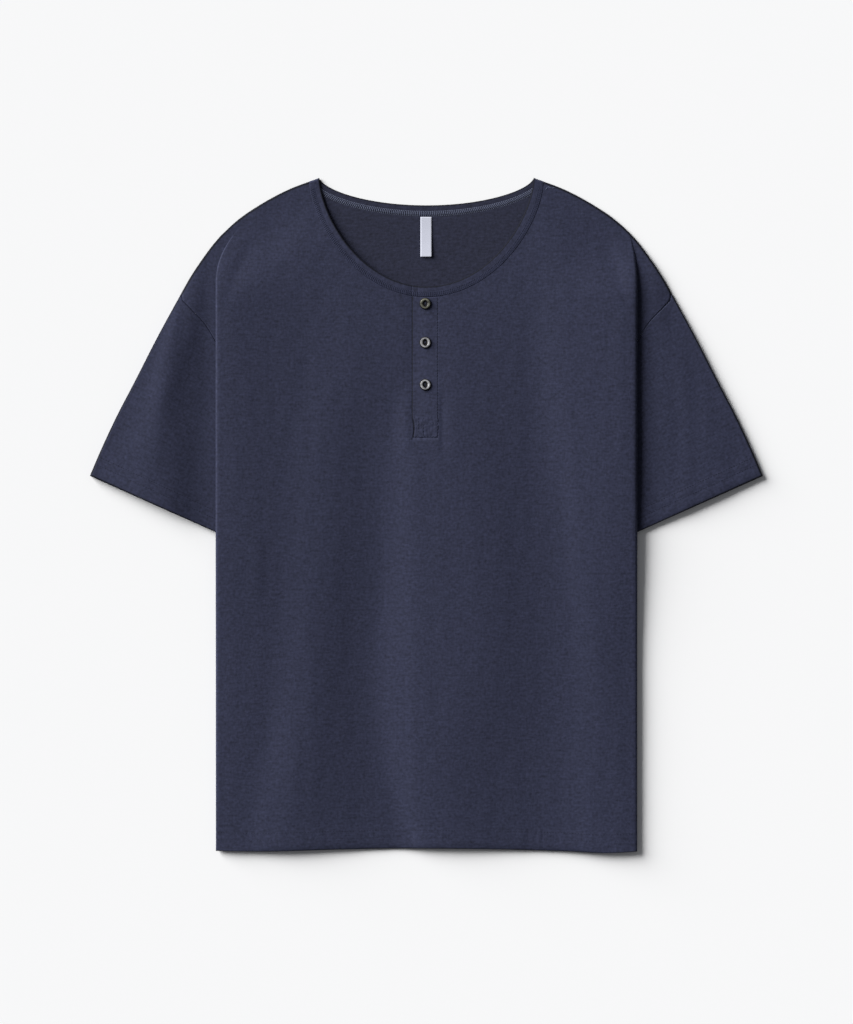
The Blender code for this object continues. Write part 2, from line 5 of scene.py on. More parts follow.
import bpy
import numpy as np
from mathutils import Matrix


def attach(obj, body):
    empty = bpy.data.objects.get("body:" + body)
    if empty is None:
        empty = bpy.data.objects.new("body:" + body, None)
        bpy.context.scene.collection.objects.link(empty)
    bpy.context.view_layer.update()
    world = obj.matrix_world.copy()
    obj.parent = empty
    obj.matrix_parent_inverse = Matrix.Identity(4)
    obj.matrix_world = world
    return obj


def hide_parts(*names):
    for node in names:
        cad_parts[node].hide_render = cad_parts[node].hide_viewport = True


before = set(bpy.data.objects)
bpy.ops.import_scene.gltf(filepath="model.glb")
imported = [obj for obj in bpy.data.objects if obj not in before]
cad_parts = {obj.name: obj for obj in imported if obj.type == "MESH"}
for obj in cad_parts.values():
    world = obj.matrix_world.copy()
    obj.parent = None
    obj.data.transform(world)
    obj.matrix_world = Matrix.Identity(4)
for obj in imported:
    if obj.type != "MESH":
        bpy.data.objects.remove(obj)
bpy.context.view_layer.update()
MM = 0.001  # sizes below are millimetres, and meshes are made in metres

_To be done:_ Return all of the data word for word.

_Answer for the task:_
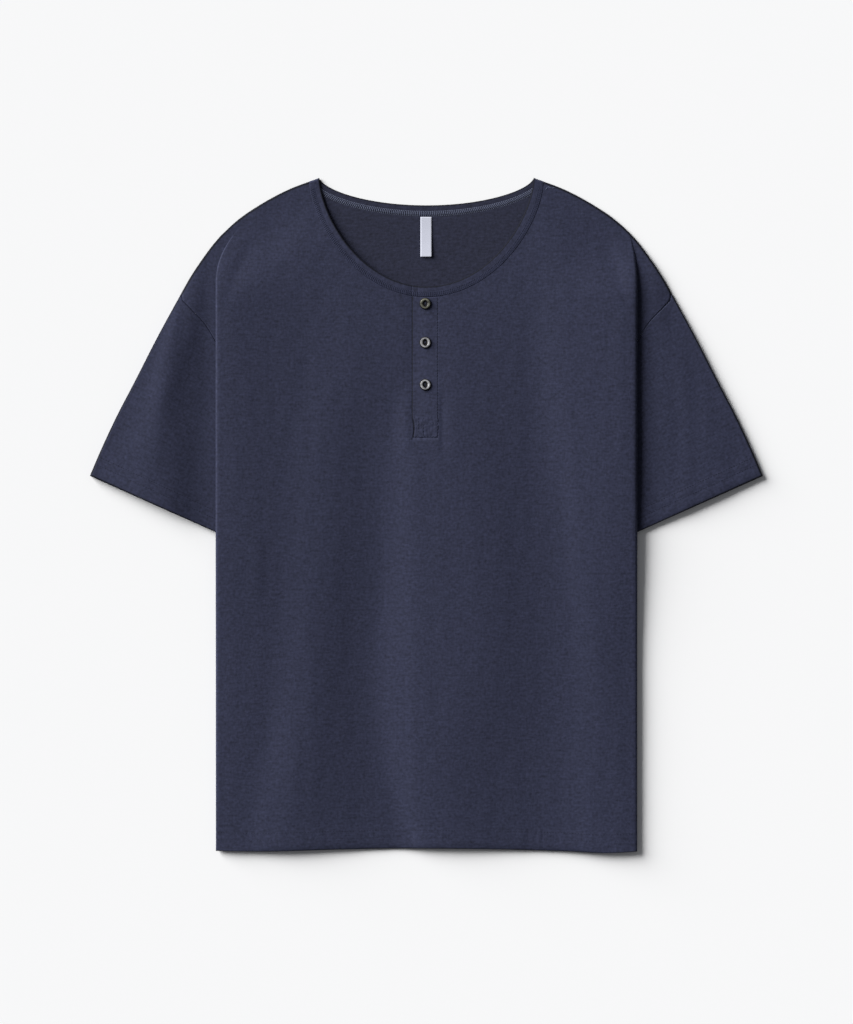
The Blender code for this object continues. Write part 2, from line 5 of scene.py on. More parts follow.
import bpy
import numpy as np
from mathutils import Matrix


def attach(obj, body):
    empty = bpy.data.objects.get("body:" + body)
    if empty is None:
        empty = bpy.data.objects.new("body:" + body, None)
        bpy.context.scene.collection.objects.link(empty)
    bpy.context.view_layer.update()
    world = obj.matrix_world.copy()
    obj.parent = empty
    obj.matrix_parent_inverse = Matrix.Identity(4)
    obj.matrix_world = world
    return obj


def hide_parts(*names):
    for node in names:
        cad_parts[node].hide_render = cad_parts[node].hide_viewport = True


before = set(bpy.data.objects)
bpy.ops.import_scene.gltf(filepath="model.glb")
imported = [obj for obj in bpy.data.objects if obj not in before]
cad_parts = {obj.name: obj for obj in imported if obj.type == "MESH"}
for obj in cad_parts.values():
    world = obj.matrix_world.copy()
    obj.parent = None
    obj.data.transform(world)
    obj.matrix_world = Matrix.Identity(4)
for obj in imported:
    if obj.type != "MESH":
        bpy.data.objects.remove(obj)
bpy.context.view_layer.update()
MM = 0.001  # sizes below are millimetres, and meshes are made in metres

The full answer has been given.